Wealth effects from asset bubbles and stimulus are transitory

The Canadian economy shrank 5.4% in 2020 (the sharpest annual decline since World War II) despite government transfers that totalled an incredible $20 for every dollar of other income that Canadians lost.  See:  Canada’s GDP Collapse reveals how Trudeau’s debt-binge went awry.

While many have borrowed and spent irrational amounts on housing and home improvements during the pandemic, overall, government transfers have elevated household savings as a percentage of nominal GDP to the highest level since 1985, as shown here.

After 25 years under 5%, an increase in the savings ratio was overdue and much needed to boost individuals’ financial stability.  A similar phenomenon is evident in other countries, too.  Americans have added $1.7 trillion in extra savings (source: Bloomberg Economics).  Businesses, too, have continued to hoard cash and reduce spending as many struggle to survive.

While some commentators see higher savings as fuel for a spending boom later in the year, this is not sure.  Milton Friedman’s Nobel Prize-winning work in the 1970s pointed out that only increases in income and wealth believed to be permanent tend to increase spending behaviour.  See more in Three basic economic laws the pundits are overlooking as we enter the recovery phase.

Emergency government transfers aren’t permanent, and the masses feel this in their highly-indebted bones.  Meanwhile, after recessions, jobs take years to recover and often lead to lower-paying work once people are rehired.

The impulse to pay down debt, file for insolvency, reduce costs and build savings is likely to be a lasting preoccupation for many.  This will be better for financial footing in the longer-run but detract from economic momentum nearer-term.

As Nouriel Roubini explains in The COVID Bubble, record stock prices are of little import to most people.  They won’t pay the bills.

The bottom 50% of the wealth distribution holds just 0.7% of total equity-market assets, whereas the top 10% commands 87.2%, and the top 1% holds 51.8%. The 50 richest people have as much wealth as the 165 million people at the bottom…

With equity markets reaching new heights at a time of rising income and wealth inequality, it should be obvious that today’s market mania will end in tears, reproducing the economic injustices of the 2008 crash.
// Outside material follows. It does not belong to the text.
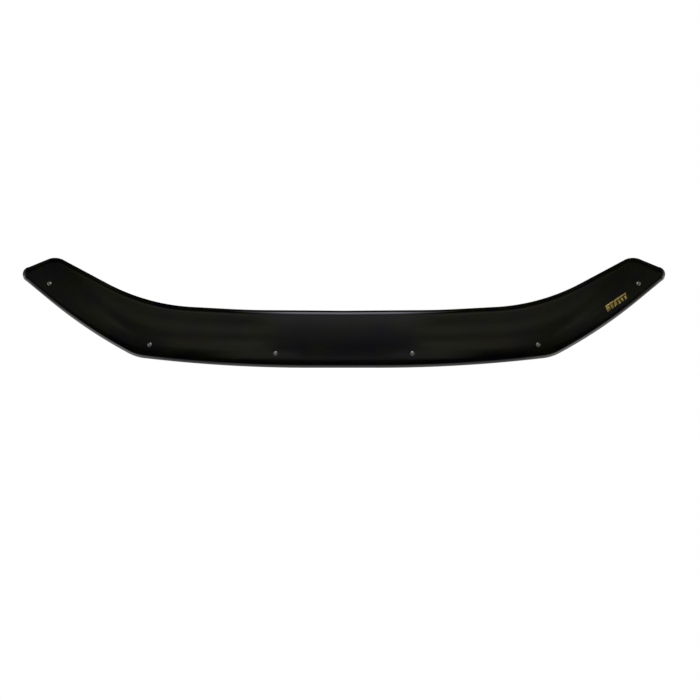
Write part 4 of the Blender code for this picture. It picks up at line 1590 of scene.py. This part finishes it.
sums = {
    "u": axes.outputs["X"],
    "v": axes.outputs["Y"],
    "wander": wander.outputs[0],
    "wear": wear.outputs[0],
}
for name, operation, *terms in (
    ("from_top", "SUBTRACT", LABEL_HEIGHT, "v"),
    ("lean", "MULTIPLY", "v", BAR_SLANT),
    ("from_end", "SUBTRACT", "u", "lean"),
    ("from_right", "SUBTRACT", LABEL_LENGTH - LABEL_HEIGHT * BAR_SLANT, "from_end"),
    ("from_corner", "MINIMUM", "from_end", "from_top"),
    ("from_other", "MINIMUM", "v", "from_right"),
    ("from_edge", "MINIMUM", "from_corner", "from_other"),
    ("inside", "GREATER_THAN", "from_edge", MARGIN),
    ("near_corner", "LESS_THAN", "from_corner", MARGIN + LINE_WIDTH),
    ("corner_line", "MULTIPLY", "near_corner", "inside"),
    ("past_groove", "GREATER_THAN", "from_corner", MARGIN + LINE_WIDTH + GROOVE_WIDTH),
    ("above_foot", "GREATER_THAN", "from_other", BAR_FIELD_END),
    ("field", "MULTIPLY", "past_groove", "above_foot"),
    ("shift", "MULTIPLY", "wander", BAR_WANDER),
    ("shifted", "ADD", "from_end", "shift"),
    ("wave", "PINGPONG", "shifted", BAR_PITCH / 2),
    ("bars", "LESS_THAN", "wave", BAR_PITCH * BAR_SHARE / 2),
    ("whole_ink", "GREATER_THAN", "wear", WORN_BELOW),
    ("worn_bars", "MULTIPLY", "bars", "whole_ink"),
    ("bars_in_field", "MULTIPLY", "worn_bars", "field"),
    ("ink", "MAXIMUM", "corner_line", "bars_in_field"),
    ("metal", "MULTIPLY", "ink", INK_METALLIC),
):
    inputs = {i: sums.get(term, term) for i, term in enumerate(terms)}
    sums[name] = add(tree, "ShaderNodeMath", inputs, operation=operation).outputs[0]
print("masks:", len(sums), "of them, the last one", name)

# %% [markdown]
# ## Gold ink on black foil
#
# Such labels are screen printed: a clear gold ink, with some metal powder in it, over a black and
# slightly glossy film. The powder lies unevenly, so the gold is patchy, and the ink stands a few
# hundredths of a millimetre proud, which a bump shows well enough.

# %% Gold ink
INK_HEIGHT = 0.00003
INK_SPECKLE = 0.0034
SPECKLE_SPAN = {"From Min": 0.38, "From Max": 0.70}

place = add(tree, "ShaderNodeTexCoord").outputs["Object"]
speckle = add(
    tree, "ShaderNodeTexNoise", {"Vector": place, "Scale": 1 / INK_SPECKLE, "Detail": 2.0}
)
patchy = add(tree, "ShaderNodeMapRange", {"Value": speckle.outputs[0], **SPECKLE_SPAN})
gold = add(
    tree,
    "ShaderNodeMix",
    {0: patchy.outputs[0], 6: linear("6C5A0C"), 7: linear("BEA864")},
    data_type="RGBA",
)
inked = add(
    tree,
    "ShaderNodeMix",
    {0: sums["ink"], 6: linear("181202"), 7: gold.outputs[2]},
    data_type="RGBA",
)
proud = add(
    tree, "ShaderNodeBump", {"Height": sums["ink"], "Distance": INK_HEIGHT, "Strength": 1.0}
)
tree.links.new(inked.outputs[2], shader.inputs["Base Color"])
tree.links.new(sums["metal"], shader.inputs["Metallic"])
tree.links.new(proud.outputs[0], shader.inputs["Normal"])
finished("printed_foil_label", foil, printed, "foil_label", to_origin)
print("label print made with", len(tree.nodes), "nodes")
For all of the talk of supporting households, it is Main Street that will suffer most when the music stops.

The wealth effect of asset bubbles has always been transitory.  Despite what many like to hope, there’s no ‘permanently high plateau’ in market cycles.  As explained in Robert Frank’s excellent book The High Beta Rich (2011), as bubbles burst, spending and wealth among asset owners contracts too.

The ‘free’ money of the last year is not free. Economies, taxpayers, workers and investors will be paying it back for years to come.